*Work required*
Every line below that contains "collection" is to be copied.
[start]
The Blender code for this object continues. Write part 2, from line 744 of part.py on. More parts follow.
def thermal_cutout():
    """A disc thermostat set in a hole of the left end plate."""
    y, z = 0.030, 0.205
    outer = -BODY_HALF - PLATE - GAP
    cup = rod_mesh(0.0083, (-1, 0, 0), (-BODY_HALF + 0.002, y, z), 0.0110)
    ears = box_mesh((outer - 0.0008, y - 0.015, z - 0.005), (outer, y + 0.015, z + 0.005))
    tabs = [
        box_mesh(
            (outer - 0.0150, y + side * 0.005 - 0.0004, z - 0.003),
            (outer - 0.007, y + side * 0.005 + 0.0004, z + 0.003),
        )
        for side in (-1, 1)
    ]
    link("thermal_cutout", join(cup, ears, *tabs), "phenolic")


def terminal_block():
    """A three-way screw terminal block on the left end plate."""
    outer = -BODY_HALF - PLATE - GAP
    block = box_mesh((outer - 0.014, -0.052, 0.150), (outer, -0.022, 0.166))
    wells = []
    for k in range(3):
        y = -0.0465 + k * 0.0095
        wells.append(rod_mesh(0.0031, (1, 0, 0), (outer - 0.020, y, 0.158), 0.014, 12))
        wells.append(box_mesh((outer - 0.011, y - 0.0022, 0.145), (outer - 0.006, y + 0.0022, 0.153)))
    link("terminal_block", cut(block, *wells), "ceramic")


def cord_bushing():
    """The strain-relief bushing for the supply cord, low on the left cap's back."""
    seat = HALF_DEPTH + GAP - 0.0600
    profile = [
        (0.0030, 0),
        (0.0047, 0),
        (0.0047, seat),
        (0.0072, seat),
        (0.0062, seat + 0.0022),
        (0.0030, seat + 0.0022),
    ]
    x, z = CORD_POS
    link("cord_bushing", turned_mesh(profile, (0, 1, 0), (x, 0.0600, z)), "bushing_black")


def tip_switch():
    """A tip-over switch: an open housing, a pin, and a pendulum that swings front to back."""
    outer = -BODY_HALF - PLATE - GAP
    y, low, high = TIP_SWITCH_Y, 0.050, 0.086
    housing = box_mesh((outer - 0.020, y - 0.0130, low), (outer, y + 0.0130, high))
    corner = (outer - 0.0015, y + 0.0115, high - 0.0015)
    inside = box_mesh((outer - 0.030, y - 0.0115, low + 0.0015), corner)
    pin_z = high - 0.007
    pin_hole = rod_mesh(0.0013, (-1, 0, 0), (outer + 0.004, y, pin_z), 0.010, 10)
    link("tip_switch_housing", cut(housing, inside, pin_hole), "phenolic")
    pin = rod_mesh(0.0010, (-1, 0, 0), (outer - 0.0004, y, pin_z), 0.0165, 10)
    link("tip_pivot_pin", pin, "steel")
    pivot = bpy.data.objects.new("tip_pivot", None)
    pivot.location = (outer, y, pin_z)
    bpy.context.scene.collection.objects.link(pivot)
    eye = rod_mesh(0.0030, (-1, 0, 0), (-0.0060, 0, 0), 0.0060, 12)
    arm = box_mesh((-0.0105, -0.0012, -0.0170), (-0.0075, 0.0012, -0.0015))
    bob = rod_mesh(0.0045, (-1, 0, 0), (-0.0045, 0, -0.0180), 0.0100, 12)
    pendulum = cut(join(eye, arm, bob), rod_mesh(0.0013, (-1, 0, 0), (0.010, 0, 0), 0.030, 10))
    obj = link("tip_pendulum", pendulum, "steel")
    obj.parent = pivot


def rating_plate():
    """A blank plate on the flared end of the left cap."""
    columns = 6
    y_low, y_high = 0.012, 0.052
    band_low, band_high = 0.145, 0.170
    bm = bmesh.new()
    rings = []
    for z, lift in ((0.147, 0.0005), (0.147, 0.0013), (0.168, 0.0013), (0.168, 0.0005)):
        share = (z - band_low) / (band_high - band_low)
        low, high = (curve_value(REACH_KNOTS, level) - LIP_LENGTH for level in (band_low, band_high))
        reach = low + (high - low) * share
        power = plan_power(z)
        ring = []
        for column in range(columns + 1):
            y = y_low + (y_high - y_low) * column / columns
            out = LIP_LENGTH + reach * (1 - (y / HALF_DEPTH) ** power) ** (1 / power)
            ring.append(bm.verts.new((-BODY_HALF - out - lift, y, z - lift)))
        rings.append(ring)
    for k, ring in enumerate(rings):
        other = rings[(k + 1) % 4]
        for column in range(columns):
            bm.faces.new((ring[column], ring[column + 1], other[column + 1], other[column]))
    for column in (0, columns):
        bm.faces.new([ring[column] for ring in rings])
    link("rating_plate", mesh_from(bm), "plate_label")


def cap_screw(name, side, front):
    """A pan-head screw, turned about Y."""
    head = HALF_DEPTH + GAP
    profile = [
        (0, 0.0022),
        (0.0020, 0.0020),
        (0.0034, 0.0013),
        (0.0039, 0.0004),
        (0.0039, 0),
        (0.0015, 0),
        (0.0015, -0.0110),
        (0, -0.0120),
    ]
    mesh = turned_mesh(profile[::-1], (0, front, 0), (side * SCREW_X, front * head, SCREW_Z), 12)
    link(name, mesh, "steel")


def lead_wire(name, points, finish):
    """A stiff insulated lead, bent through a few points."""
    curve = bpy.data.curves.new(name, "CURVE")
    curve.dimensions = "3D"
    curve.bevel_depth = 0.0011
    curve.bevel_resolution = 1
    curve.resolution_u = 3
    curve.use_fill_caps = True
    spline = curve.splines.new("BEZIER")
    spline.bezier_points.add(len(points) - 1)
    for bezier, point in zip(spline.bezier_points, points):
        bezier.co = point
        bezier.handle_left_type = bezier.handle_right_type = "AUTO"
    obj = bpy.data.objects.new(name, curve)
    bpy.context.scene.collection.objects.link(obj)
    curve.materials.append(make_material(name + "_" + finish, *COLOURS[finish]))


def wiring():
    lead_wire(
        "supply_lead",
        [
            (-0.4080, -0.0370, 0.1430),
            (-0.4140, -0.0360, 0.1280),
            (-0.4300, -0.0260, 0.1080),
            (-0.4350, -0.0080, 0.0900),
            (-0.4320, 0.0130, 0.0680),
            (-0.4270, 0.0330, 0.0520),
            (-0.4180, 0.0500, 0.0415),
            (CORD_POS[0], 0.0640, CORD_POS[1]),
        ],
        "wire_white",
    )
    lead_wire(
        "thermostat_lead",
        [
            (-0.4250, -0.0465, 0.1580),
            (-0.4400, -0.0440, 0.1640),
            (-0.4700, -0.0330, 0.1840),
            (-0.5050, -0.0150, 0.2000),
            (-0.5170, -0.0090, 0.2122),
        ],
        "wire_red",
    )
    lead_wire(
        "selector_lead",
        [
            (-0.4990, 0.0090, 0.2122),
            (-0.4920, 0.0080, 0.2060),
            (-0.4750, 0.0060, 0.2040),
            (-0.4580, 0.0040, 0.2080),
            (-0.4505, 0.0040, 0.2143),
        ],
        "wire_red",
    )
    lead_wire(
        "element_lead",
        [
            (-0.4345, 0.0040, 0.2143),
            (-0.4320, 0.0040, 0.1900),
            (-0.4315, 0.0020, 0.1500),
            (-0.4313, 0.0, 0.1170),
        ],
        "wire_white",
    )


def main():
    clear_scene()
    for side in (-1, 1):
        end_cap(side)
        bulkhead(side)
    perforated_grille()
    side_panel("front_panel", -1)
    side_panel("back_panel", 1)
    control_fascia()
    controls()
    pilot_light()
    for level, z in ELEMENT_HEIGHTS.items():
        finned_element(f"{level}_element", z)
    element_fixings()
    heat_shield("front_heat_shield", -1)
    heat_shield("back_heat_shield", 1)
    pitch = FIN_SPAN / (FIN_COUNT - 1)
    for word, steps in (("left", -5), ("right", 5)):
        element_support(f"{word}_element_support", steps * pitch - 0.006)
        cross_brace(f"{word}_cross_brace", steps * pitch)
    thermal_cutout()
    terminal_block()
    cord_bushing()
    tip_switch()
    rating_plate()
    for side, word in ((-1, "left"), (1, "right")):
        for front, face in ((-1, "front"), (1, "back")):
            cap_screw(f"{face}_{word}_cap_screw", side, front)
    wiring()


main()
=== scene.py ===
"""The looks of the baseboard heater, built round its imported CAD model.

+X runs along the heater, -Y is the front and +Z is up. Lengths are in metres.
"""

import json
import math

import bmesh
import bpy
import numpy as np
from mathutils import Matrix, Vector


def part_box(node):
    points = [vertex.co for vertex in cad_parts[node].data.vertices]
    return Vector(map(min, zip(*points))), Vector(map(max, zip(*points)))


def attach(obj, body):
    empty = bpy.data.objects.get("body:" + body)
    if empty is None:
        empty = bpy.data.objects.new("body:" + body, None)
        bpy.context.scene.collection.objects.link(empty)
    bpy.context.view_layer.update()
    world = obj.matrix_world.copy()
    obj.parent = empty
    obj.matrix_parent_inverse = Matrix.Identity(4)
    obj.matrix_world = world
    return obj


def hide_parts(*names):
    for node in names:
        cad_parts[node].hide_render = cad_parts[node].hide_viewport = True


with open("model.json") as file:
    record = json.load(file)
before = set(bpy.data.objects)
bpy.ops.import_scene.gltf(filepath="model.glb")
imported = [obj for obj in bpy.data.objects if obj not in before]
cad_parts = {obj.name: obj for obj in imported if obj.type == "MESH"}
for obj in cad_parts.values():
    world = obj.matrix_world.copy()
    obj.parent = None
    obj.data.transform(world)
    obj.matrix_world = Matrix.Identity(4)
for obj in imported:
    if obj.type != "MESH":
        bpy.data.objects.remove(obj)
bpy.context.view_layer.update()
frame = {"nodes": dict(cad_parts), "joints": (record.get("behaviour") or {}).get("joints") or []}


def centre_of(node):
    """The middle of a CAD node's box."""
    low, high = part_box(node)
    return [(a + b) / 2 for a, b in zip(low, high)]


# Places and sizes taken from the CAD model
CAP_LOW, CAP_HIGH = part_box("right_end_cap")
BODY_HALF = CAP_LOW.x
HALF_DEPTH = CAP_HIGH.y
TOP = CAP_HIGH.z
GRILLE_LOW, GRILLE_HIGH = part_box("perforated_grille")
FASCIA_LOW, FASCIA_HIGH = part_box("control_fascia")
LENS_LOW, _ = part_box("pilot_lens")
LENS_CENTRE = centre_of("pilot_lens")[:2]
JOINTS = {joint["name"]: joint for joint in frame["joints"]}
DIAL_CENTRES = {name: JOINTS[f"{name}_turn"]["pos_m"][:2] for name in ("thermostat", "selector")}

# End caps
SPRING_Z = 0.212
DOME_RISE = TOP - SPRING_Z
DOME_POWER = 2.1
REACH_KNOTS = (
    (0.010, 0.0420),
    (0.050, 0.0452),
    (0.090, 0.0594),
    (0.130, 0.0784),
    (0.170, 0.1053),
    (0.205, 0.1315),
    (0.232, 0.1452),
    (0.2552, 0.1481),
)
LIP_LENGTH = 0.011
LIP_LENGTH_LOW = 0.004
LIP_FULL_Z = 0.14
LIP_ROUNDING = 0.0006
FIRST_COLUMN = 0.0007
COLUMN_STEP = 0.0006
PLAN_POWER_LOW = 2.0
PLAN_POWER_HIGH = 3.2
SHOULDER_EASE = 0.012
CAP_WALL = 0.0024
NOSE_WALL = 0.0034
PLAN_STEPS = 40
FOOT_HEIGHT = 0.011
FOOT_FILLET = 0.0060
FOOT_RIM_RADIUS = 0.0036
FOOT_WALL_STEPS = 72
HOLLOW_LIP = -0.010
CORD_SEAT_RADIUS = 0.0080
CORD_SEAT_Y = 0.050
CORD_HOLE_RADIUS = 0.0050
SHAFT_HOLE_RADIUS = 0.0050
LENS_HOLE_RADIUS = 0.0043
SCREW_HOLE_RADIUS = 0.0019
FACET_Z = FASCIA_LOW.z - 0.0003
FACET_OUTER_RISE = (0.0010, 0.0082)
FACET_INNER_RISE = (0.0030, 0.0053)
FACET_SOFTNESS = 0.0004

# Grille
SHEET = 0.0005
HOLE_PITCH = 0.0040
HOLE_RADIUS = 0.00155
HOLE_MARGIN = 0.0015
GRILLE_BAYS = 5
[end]
*Response to the task*
    bpy.context.scene.collection.objects.link(pivot)
    bpy.context.scene.collection.objects.link(obj)
        bpy.context.scene.collection.objects.link(empty)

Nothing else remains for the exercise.